We were then attacked by wandering monsters. Higher level wandering monsters.
 

if you do things like that, how are you to put the hidden traps in the dungeon.

"eh, and then you come to another empty hallway. Nothing interesting here, nope."

"so we move on..."

"HAHAHA, there is a trap!!!!, roll a reflex save!!"

kinda lame.
 

Primal said:
"You enter the Halls of the Bronzebottom Dwarven Clan and pass through two miles of empty chambers and musty corridors... *UNTIL* you finally find a set of bronze double doors deep within the halls! Roll for Perception, guys!"

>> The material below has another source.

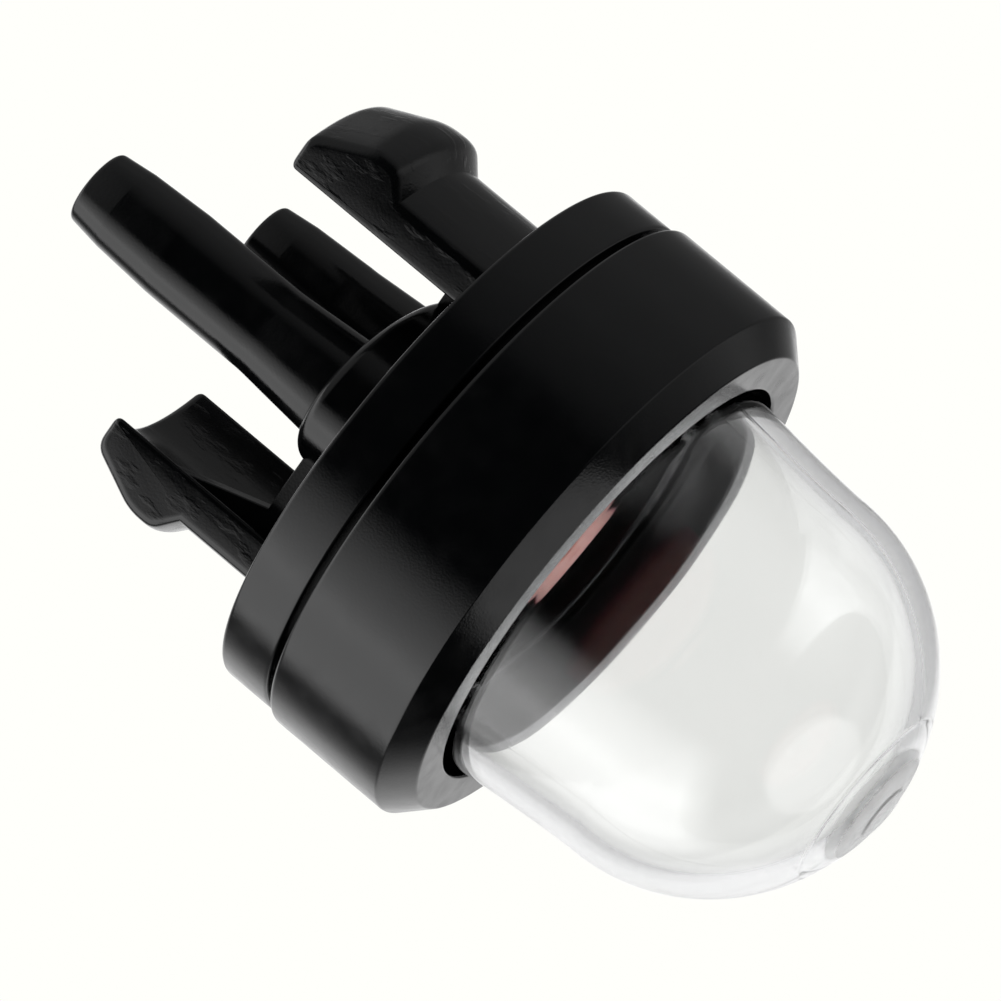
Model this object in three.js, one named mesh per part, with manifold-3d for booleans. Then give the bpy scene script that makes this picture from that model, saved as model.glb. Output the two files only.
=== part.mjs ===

That's how I started out running D&D sessions back in the day. I map out the whole area now, but I don't know that it's really improved the game much. I used to just use a battle map when a fight broke out, at which point we'd kind of decide where everyone was by general group consensus. Everything else was purely descriptive, all in our heads. These days I draw out the whole dungeon to scale on a massive graph paper tablet and have the players move their minis around for most of the session, which has made it feel a little more like a board game, for good or ill.
 

Primal said:
Which brings me to my actual point. You see, I think this will be the "new" thesis for Adventure Building in 4E -- you only need the Encounter Areas and the rest of the dungeon will be just "You enter the Halls of the Bronzebottom Dwarven Clan and pass through two miles of empty chambers and musty corridors... *UNTIL* you finally find a set of bronze double doors deep within the halls! Roll for Perception, guys!"-type of short descriptions. Isn't 4E all about combat action, after all?

It certainly seems that way. For me, the uber-dungeon and the senseless dungeons are pretty much played out. I ran the original undermountain box set way back in 2e and, well... wouldn't want to do that again. Or subject players to fight, trap, fight, fight, weirdness, random crap to break up the monotony, portal, fight, blah.

I'd rather have plots and intrigues and heroics, rather than just a dungeon where you go in and kill everything, thats standing around waiting to be killed. And while dungeons can be used for that, but the big crawls of the past were a bit one dimensional.